The Question
A particular Covid-19 vaccine produces a side effect (fever) with probability $p \in[0,1]$. A clinic vaccinates 500 people each day and records the number of people having side effects on 5 randomly chosen days.
(i) What is the probability that the number of people who developed side effects on the 5 observed days are $10,15,0,20,25 ?$
(ii) Find the value of $p$ that maximizes the probability obtained in part (i).
(iii) Based on the value of $p$ obtained in part (ii), what is the expected number of people who will develop side effects on each day?
My Attempt
1.) $P(\text{10 side effects on Day 1}) = {500 \choose 10}p^{10}(1-p)^{490}$
Since, 10 people are already recorded to have side effects, on day two the number of people being checked is 490.

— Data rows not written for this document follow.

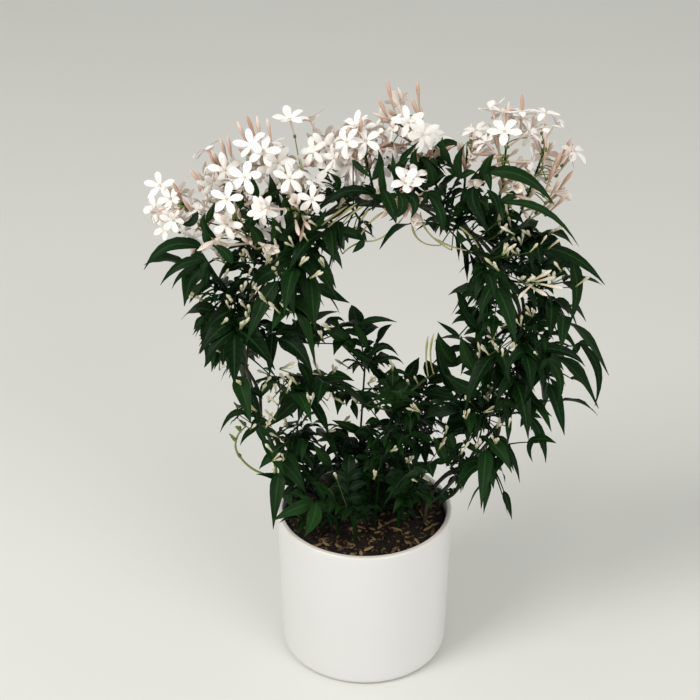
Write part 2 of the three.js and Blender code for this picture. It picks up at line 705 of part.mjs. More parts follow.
// The corolla: five lobes bent back a little round a throat, on a three-sided tube, as one closed body.
function flowerSolid({ from, direction, length, spin }) {
  const out = crossways(direction, spin);
  const end = plus(from, direction, length);
  const vertices = [];
  const faces = [];
  const ring = (n, at) => Array.from({ length: n }, (_, k) => vertices.push(at(k)) - 1);
  const third = (k) => (2 * Math.PI * k) / 3;
  const foot = ring(3, (k) => from.clone().add(out(third(k), FLOWER.neck)));
  const throat = ring(3, (k) => plus(end, direction, -BLADE / 2).add(out(third(k), FLOWER.throat)));
  const [centre] = ring(1, () => plus(end, direction, BLADE / 2));
  const rim = (height) =>
    ring(10, (k) => {
      const { radius, raised } = k % 2 ? FLOWER.notches : FLOWER.lobes;
      return plus(end, direction, height + raised).add(out((Math.PI * k) / 5, radius));
    });
  const [rimUnder, rimOver] = [rim(-BLADE / 2), rim(BLADE / 2)];
  faces.push([foot[0], foot[2], foot[1]]);
  for (let k = 0; k < 3; k++) {
    const next = (k + 1) % 3;
    faces.push([foot[k], foot[next], throat[next]], [foot[k], throat[next], throat[k]]);
  }
  // Under the lobes each rim edge joins the throat corner that lies nearest round the flower.
  const corner = (k) => Math.round((k * 3) / 10) % 3;
  for (let k = 0; k < 10; k++) {
    const next = (k + 1) % 10;
    const [c, d] = [corner(k), corner(k + 1)];
    faces.push([centre, rimOver[k], rimOver[next]], [throat[c], rimUnder[next], rimUnder[k]]);
    if (c !== d) faces.push([throat[c], throat[d], rimUnder[next]]);
    faces.push([rimOver[k], rimUnder[k], rimUnder[next]], [rimOver[k], rimUnder[next], rimOver[next]]);
  }
  return solidOf(meshGeometry(vertices, faces));
}

// Points over a flower or bud, for the room it takes. Its first few millimetres may lie by its own stalk.
const BLOOM_ROOT = 4.5;
function bloomPoints({ isFlower, from, direction, length, spin }, piece) {
  const end = plus(from, direction, length);
  const axis = alongLine(from, end, isFlower ? 1 : 1.5);
  const points = axis.filter(({ p }) => p.distanceTo(from) > BLOOM_ROOT);
  const out = crossways(direction, spin);
  const [lobes, notches] = [FLOWER.lobes.radius, FLOWER.notches.radius];
  for (const share of isFlower ? [0.4, 0.7, 1] : []) {
    const n = Math.ceil(30 * share);
    for (let k = 0; k < n; k++) {
      const a = (2 * Math.PI * k) / n;
      const star = mix(notches, lobes, Math.cos(2.5 * a) ** 2);
      if (share * lobes > star + 1) continue;
      points.push({ p: plus(end, direction, BLADE).add(out(a, share * lobes)), r: BLADE });
    }
  }
  return points.map((q) => ({ ...q, piece }));
}

function budSolid({ from, direction, length }) {
  const belly = plus(from, direction, length * BUD.belly);
  return stalk([from, belly, plus(from, direction, length)], [BUD.neck, BUD.radius, 0], 3);
}

function spraySolid({ line, blooms }) {
  const axis = evenly(HEAD.radii.length - 1, line);
  const bloomSolids = blooms.map((bloom) => (bloom.isFlower ? flowerSolid(bloom) : budSolid(bloom)));
  return fuse([stalk(axis, HEAD.radii, 3, line.way), ...bloomSolids]);
}

// ---------------------------------------------------------------- pot, soil, hoop and stems

function potGeometry() {
  const { rimRadius, footRadius, height, wall, floor, footEdge, rimEdge } = POT;
  const roundFoot = evenly(3, (t) => {
    const a = (Math.PI / 2) * t;
    return [footRadius - footEdge + footEdge * Math.sin(a), footEdge - footEdge * Math.cos(a)];
  });
  const profile = [
    [0, 0],
    ...roundFoot,
    [rimRadius, height - rimEdge],
    [rimRadius - rimEdge, height],
    [rimRadius - wall + rimEdge, height],
    [rimRadius - wall, height - rimEdge],
    [footRadius - wall, floor],
    [0, floor],
  ];
  const outline = profile.map(([r, z]) => new THREE.Vector2(r, z));
  return new THREE.LatheGeometry(outline, POT.sides).rotateX(Math.PI / 2);
}

function soilHeight(x, y) {
  const waves = Math.sin(x / 7.3 + 1.1) * Math.cos(y / 6.1) + 0.6 * Math.sin(x / 3.9 - y / 4.7 + 2);
  return SOIL.level + SOIL.relief * waves * 0.6;
}

// The soil: a lumpy top over a body that tapers with the pot, with a plain hole for all that stands in it.
function soilSolid(holes) {
  const under = POT.floor + CLEAR;
  const shoulder = SOIL.level - SOIL.shoulder;
  const radius = (z) => mix(POT.footRadius, POT.rimRadius, z / POT.height) - POT.wall - 2 * CLEAR;
  const [rim, foot] = [radius(shoulder), radius(under)];
  const vertices = [V(0, 0, soilHeight(0, 0))];
  const faces = [];
  const n = SOIL.sides;
  const ring = (r, height) => {
    for (let k = 0; k < n; k++) {
      const a = (2 * Math.PI * k) / n;
      const [x, y] = [r * Math.cos(a), r * Math.sin(a)];
      vertices.push(V(x, y, height(x, y)));
    }
  };
  SOIL.rings.forEach((r) => ring(r, soilHeight));
  ring(rim, () => shoulder);
  ring(foot, () => under);
  const rings = SOIL.rings.length + 2;
  const bottom = vertices.push(V(0, 0, under)) - 1;
  for (let k = 0; k < n; k++) {
    const next = (k + 1) % n;
    faces.push([0, 1 + k, 1 + next]);
    for (let i = 0; i + 1 < rings; i++) {
      const [a, b] = [1 + i * n + k, 1 + i * n + next];
      faces.push([a, a + n, b + n], [a, b + n, b]);
    }
    faces.push([1 + (rings - 1) * n + k, bottom, 1 + (rings - 1) * n + next]);
  }
  const cuts = holes.map(({ root, radius: stem }) => {
    const ends = [root.z - 1, SOIL.level + 12].map((z) => V(root.x, root.y, z));
    return stalk(ends, [stem + HOLE_GAP, stem + HOLE_GAP], 6);
  });
  return solidOf(meshGeometry(vertices, faces)).subtract(wasm.Manifold.union(cuts));
}

// Where the hoop's two legs end in the soil.
const HOOP_FEET = [HOOP_ROUTE[0], HOOP_ROUTE.at(-1)].map(([x]) => V(x, 0, SOIL.level - HOOP.inSoil));

function hoopSolid() {
  const route = evenly(HOOP.steps, (share) => onHoop(share).point);
  const wire = [HOOP_FEET[0], ...route, HOOP_FEET[1]];
  return stalk(wire, Array(wire.length).fill(HOOP.wireRadius), HOOP.sides);
}

// A winding stem, from its root in the soil to its tip.
function stemAxis(stem) {
  const bends = BENDS.filter((bend) => bend.stem === stem);
  const root = bends[0].point.clone().setZ(SOIL.level - WINDING.inSoil);
  const radii = [stem.radius, ...bends.map((bend) => bend.radius)];
  return { axis: [root, ...bends.map((bend) => bend.point)], radii };
}

// ---------------------------------------------------------------- the whole plant

const COLOURS = {
  pot: { color: 0xe9e7e0, roughness: 0.3 },
  soil: { color: 0x2b2119, roughness: 1 },
  wire: { color: 0x2c3a2c, roughness: 0.5 },
  stem: { color: 0x5b5a2c, roughness: 0.75 },
  leaf: { color: 0x1f4a27, roughness: 0.5 },
  flower: { color: 0xf4f0ee, roughness: 0.6 },
};
const materials = {};
for (const [name, look] of Object.entries(COLOURS)) {
  materials[name] = new THREE.MeshStandardMaterial({ ...look, metalness: 0, name });
}

const plant = new THREE.Group();
function addNode(name, geometry, material) {
  const mesh = new THREE.Mesh(geometry, materials[material]);
  mesh.name = name;
  plant.add(mesh);
}

addNode("pot", potGeometry(), "pot");
addNode("hoop", geometryOf(hoopSolid()), "wire");
occupy(
  evenly(480, (share) => ({ p: onHoop(share).point, r: HOOP.wireRadius })),
  "hoop",
);

// What stands in the soil: where it ends, and how thick it is.
const holes = HOOP_FEET.map((root) => ({ root, radius: HOOP.wireRadius }));
for (const stem of STEMS) {
  const { axis, radii } = stemAxis(stem);
  addNode(stem.name, geometryOf(stalk(axis, radii, WINDING.sides)), "stem");
  occupy(
    alongAxis(axis, (i) => radii[i]),
    stem.name,
  );
  holes.push({ root: axis[0], radius: stem.radius });
}

const number = (i) => String(i + 1).padStart(2, "0");
SPRAYS.forEach((spray, i) => {
  const name = `spray_${number(i)}`;
  addNode(name, geometryOf(spraySolid(growSpray(spray, name, SEEDS.sprays + i))), "flower");
});

// Every shoot's stalk finds its way before any leaf grows.
const named = (list, name, seed) =>
  list.map((shoot, i) => ({ shoot, name: `${name}_${number(i)}`, seed: seed + i }));
const shoots = [
  ...named(SOIL_SHOOTS, "young_shoot", SEEDS.soilShoots),
  ...named(SHOOTS, "leafy_shoot", SEEDS.shoots),
];
for (const one of shoots) one.line = shootLine(one.shoot, one.name);
for (const one of shoots) addNode(one.name, geometryOf(shootSolid(growShoot(one))), "leaf");
for (const { root } of SOIL_SHOOTS) {
  holes.push({ root: V(...root, SOIL.level - SHOOT.inSoil), radius: SHOOT.baseRadius });
}
addNode("soil", geometryOf(soilSolid(holes)), "soil");

export default plant;
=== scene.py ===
# %% [markdown]
# # A potted pink jasmine on a hoop
#
# Pink jasmine is a climber. Growers wind its stems round a hoop of wire, so that it flowers as a wreath
# over its pot. This lesson dresses a plain solid model of the plant: every solid keeps its place, and a
# finer piece takes its look. Sizes are in millimetres until a mesh is made, because a leaf is easier to
# think of as 60 mm than as 0.06 m.

# %% Load the solid model and note its box
import math
from types import SimpleNamespace

import bpy
import numpy as np
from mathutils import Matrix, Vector


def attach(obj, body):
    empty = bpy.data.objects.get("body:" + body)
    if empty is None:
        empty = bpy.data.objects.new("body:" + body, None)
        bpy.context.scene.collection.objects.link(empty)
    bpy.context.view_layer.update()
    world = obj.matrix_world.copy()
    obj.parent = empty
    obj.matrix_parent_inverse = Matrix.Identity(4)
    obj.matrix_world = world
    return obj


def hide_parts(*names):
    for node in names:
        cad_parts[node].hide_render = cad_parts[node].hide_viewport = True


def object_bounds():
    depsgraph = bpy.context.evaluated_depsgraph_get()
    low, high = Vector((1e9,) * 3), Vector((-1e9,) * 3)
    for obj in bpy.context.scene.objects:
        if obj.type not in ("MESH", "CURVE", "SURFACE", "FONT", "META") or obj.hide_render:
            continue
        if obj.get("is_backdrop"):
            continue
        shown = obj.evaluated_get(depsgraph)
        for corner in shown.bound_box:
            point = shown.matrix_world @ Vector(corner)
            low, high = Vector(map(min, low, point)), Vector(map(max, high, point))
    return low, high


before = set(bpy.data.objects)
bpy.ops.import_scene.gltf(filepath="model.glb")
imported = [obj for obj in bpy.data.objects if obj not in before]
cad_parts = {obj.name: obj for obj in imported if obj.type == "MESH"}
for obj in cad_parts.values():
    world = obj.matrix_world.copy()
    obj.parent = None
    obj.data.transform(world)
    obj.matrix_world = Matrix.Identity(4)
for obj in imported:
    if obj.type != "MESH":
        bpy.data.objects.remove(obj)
CAD_BOX = [list(corner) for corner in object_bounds()]
MM = 0.001
print("solids:", len(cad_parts), "box:", CAD_BOX)

# %% [markdown]
# ## Camera
#
# The plant is looked at from its best side and from about 29 degrees above, as it would be on a table
# when one stands in front of it. A long lens from a metre away keeps the pot's sides nearly parallel.

# %% Place the camera
CAMERA_PLACE = (-0.0117, -1.0421, 0.8489)
LOOKING_DOWN = 29
FOCAL_LENGTH = 80.881057  # millimetres, with Blender's usual sensor 36 mm wide

camera_data = bpy.data.cameras.new("camera")
camera_data.lens = FOCAL_LENGTH
camera = bpy.data.objects.new("camera", camera_data)
camera.location = CAMERA_PLACE
camera.rotation_euler = (math.radians(90 - LOOKING_DOWN), 0, 0)
bpy.context.scene.collection.objects.link(camera)
bpy.context.scene.camera = camera
bpy.context.scene.view_settings.view_transform = "Standard"
print("lens:", round(camera_data.lens, 1), "mm")

# %% [markdown]
# ## Colours and nodes
#
# Colours are written as the hex values that a designer would pick on a screen. Blender works in linear
# light, so one function converts them. One more adds a node to a material's tree, sets or links its
# inputs and returns one of its outputs, which keeps each material short enough to read as a recipe.


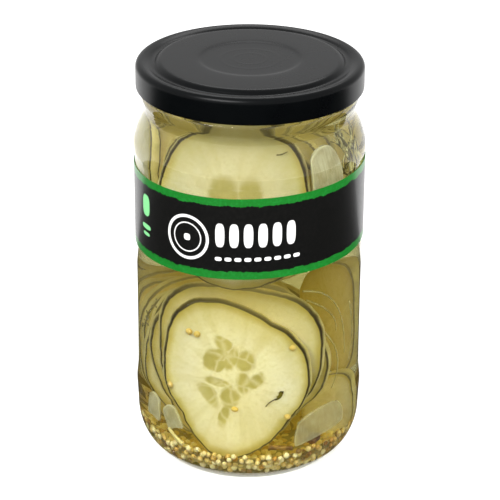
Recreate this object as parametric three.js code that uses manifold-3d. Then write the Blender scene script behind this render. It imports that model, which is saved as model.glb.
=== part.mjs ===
// A glass jar of pickled cucumber slices with a twist-off lid, standing on its base.
// Millimetres, +Z up, origin at the centre of the base. The jar's labelled front faces -Y.
import * as THREE from 'three';
import { mergeVertices } from 'three/addons/utils/BufferGeometryUtils.js';
import Module from 'manifold-3d';

const wasm = await Module();
wasm.setup();

// The jar
const BODY_RADIUS = 42.65;
const WALL = 2.6;
const SHOULDER_RADIUS = 43.2;
const HEEL_BEAD_RADIUS = 43.4;
const HEEL_BEAD_HEIGHT = 28.5;
const HEEL_RADIUS = 20.6;
const HEEL_TOE_RADIUS = 5;
const HEEL_TURN = 58;
const HEEL_WALL = 2.95;
const HEEL_CENTRE_RADIUS = BODY_RADIUS + 0.3 - HEEL_RADIUS;
const BASE_RING_INNER = 27.6;
const PUSH_UP = 2.4;
const PANEL_BOTTOM = 36;
const PANEL_TOP = 123.4;
const SHOULDER_TOP = 128.6;
const NECK_RADIUS = 38.9;
const NECK_HEIGHT = 139.9;
const COLLAR_RADIUS = 40.1;
const COLLAR_BOTTOM = 144.4;
const COLLAR_TOP = 147.1;
const FINISH_RADIUS = 38.6;
const BORE_RADIUS = 36;
const RIM_HEIGHT = 155.8;

// The lid
const LID_RADIUS = 42.05;
const LID_BOTTOM = 148.1;
const LID_TOP = 158.1;
const LID_METAL = 0.6;
const PANEL_RADIUS = 32.8;
const PANEL_HEIGHT = 158.6;
const BUTTON_RADIUS = 18;

// The label
const LABEL_BOTTOM = 89.4;
const LABEL_TOP = 120.9;
const LABEL_GAP = 0.3;
const LABEL_THICKNESS = 0.2;
const LABEL_SLOPE = 0.032;

// The contents
const ROUND_SIDES = 40;
const CLEARANCE = 0.4;
const SLICE_THICKNESS = 4.5;
const SLICE_SIDES = 20;
const SEED_RADIUS = 1.15;

const radians = THREE.MathUtils.degToRad;

function makeRandom(seed) {
  let state = seed;
  return () => {
    state = (state * 1664525 + 1013904223) % 4294967296;
    return state / 4294967296;
  };
}

function arc(centreR, centreZ, radius, from, to, steps) {
  const points = [];
  for (let i = 0; i <= steps; i++) {
    const angle = radians(from + (to - from) * i / steps);
    points.push([centreR + radius * Math.cos(angle), centreZ + radius * Math.sin(angle)]);
  }
  return points;
}

// Closed meshes share their corners and have no empty triangles.
function closedMesh(geometry) {
  geometry.deleteAttribute('normal');
  geometry.deleteAttribute('uv');
  const merged = mergeVertices(geometry, 1e-4);
  const index = merged.index.array;
  const kept = [];
  for (let i = 0; i < index.length; i += 3) {
    const [a, b, c] = [index[i], index[i + 1], index[i + 2]];
    if (a !== b && b !== c && c !== a) kept.push(a, b, c);
  }
  merged.setIndex(kept);
  return merged;
}

function toSolid(geometry) {
  const merged = closedMesh(geometry);
  return new wasm.Manifold(new wasm.Mesh({
    numProp: 3,
    vertProperties: Float32Array.from(merged.attributes.position.array),
    triVerts: Uint32Array.from(merged.index.array),
  }));
}

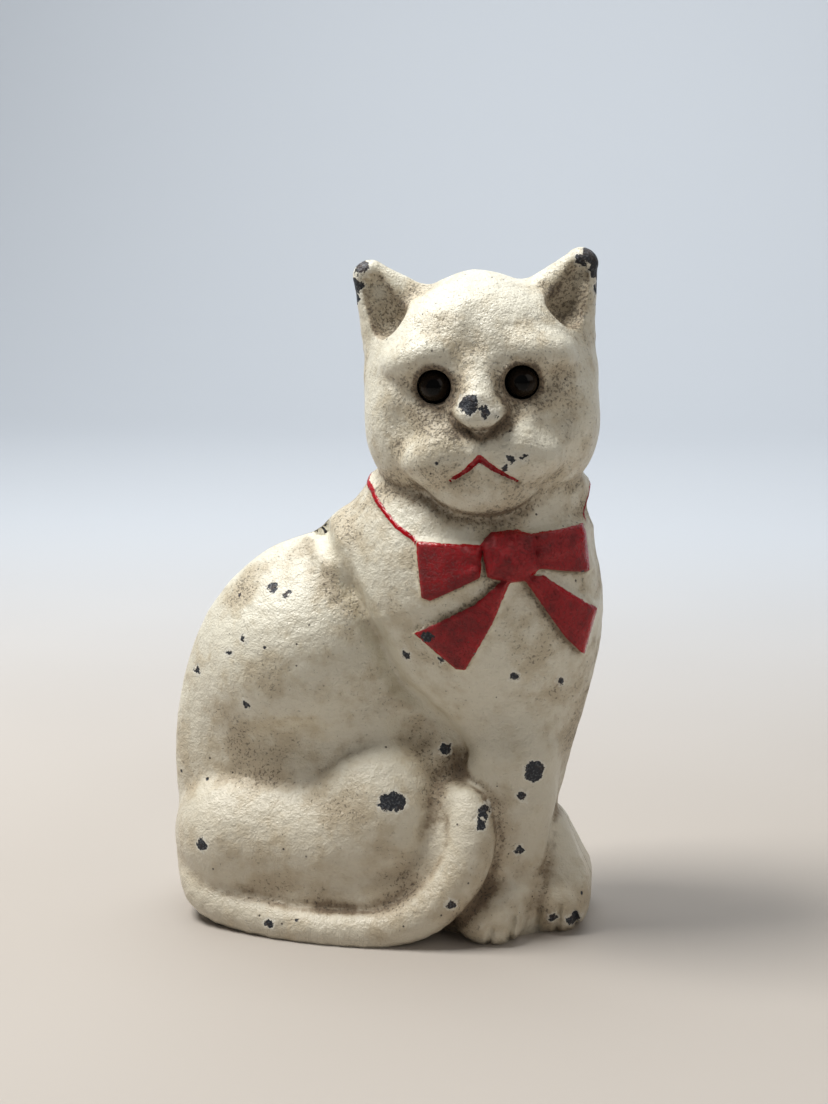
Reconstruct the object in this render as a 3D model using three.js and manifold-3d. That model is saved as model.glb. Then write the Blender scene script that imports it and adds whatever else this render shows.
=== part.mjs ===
// Seated cat still bank in cast iron: two hollow half castings closed by one slotted screw,
// with glass eyes bedded in sockets in the face.
// Millimetres. +Z is up, +X is the way the cat's body faces, -Y is the face side.
import * as THREE from 'three';
import { mergeVertices } from 'three/addons/utils/BufferGeometryUtils.js';
import Module from 'manifold-3d';

const wasm = await Module();
wasm.setup();

// ---------------------------------------------------------------- driving dimensions
const SHIFT_X = -1.1;         // the sculpted form moved so that its box is centred on the origin
const PARTING_Y = 2.1;        // where the plane between the two castings lies
const GAP = 0.3;              // clearance between neighbouring pieces
const WALL = 3.3;             // least thickness of the castings
const FLOOR = 3.6;            // thickness of the closed base
const STEP = 3.3;             // facet size on the sculpted forms
const INNER_STEP = 4.4;       // and on the cored hollow
const SOFT = 3.0;             // fillet along the tail and the paws
const LIMIT_LOW = [-46, -32, -8];
const LIMIT_HIGH = [50, 28, 133];

const HEAD_CENTRE = [19.5, -2.0, 102.0];
const HEAD_YAW = 3;           // the face turns a little more to the front than the chest
const HEAD_ROLL = 3.3;        // and leans a little

const EYE_X = 7.7;            // eye centre either side of the nose line
const EYE_Z = 1.4;
const EYE_RADIUS = 2.75;
const EYE_BACK = -13.1;       // head-frame depth of the back of the glass
const EYE_SIDE = 1.1;         // straight part of the glass
const EYE_DOME = 2.3;         // height of the domed front
const BED_THICK = 0.8;        // putty behind the glass
const SOCKET_RADIUS = EYE_RADIUS + GAP;
const SOCKET_BOTTOM = EYE_BACK + BED_THICK + 2 * GAP;

const SLOT_CENTRE = [16.5, 64.0];
const SLOT_LENGTH = 33.0;     // lets a 30.6 mm coin through
const SLOT_WIDTH = 4.6;       // wide enough for a worn coin to drop freely

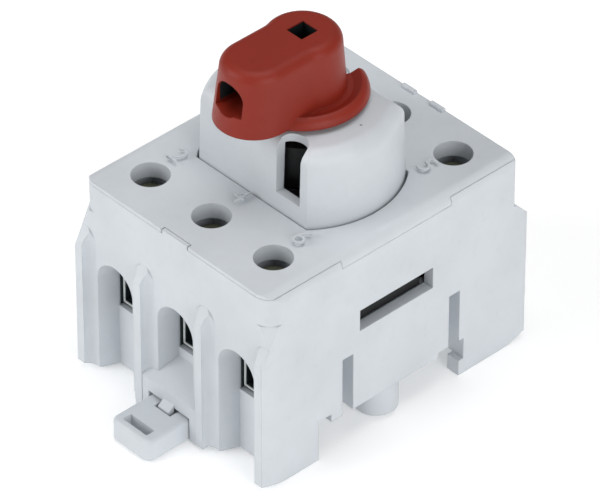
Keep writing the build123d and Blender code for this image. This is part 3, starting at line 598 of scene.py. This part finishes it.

$P(\text{15 side effects on Day 2}) = {490 \choose 15}p^{15}(1-p)^{475}$
$P(\text{0 side effects on Day 3}) = p^{0}(1-p)^{475}$
$P(\text{20 side effects on Day 4}) = {475 \choose 20}p^{20}(1-p)^{455}$
$P(\text{25 side effects on Day 5}) = {455 \choose 25 }p^{25}(1-p)^{430}$
So the total Probability that the number of people who developed side effects on the 5 observed days are $10,15,0,20,25 = K \cdot p^{70}(1-p)^{2325}$ where $K$ is some positive integer.
2.)
After differentiating, the above expression is $0$ when $p = \frac{70}{2395}$. So, the above expression is maximized at $p = \frac{70}{2395}$
3.) I am confused about the expectation part, please help. Do I have to fix a particular day and calculate expectation on that day? But won't that depend on how many patients have been recorded earlier? Kindly help with the third part.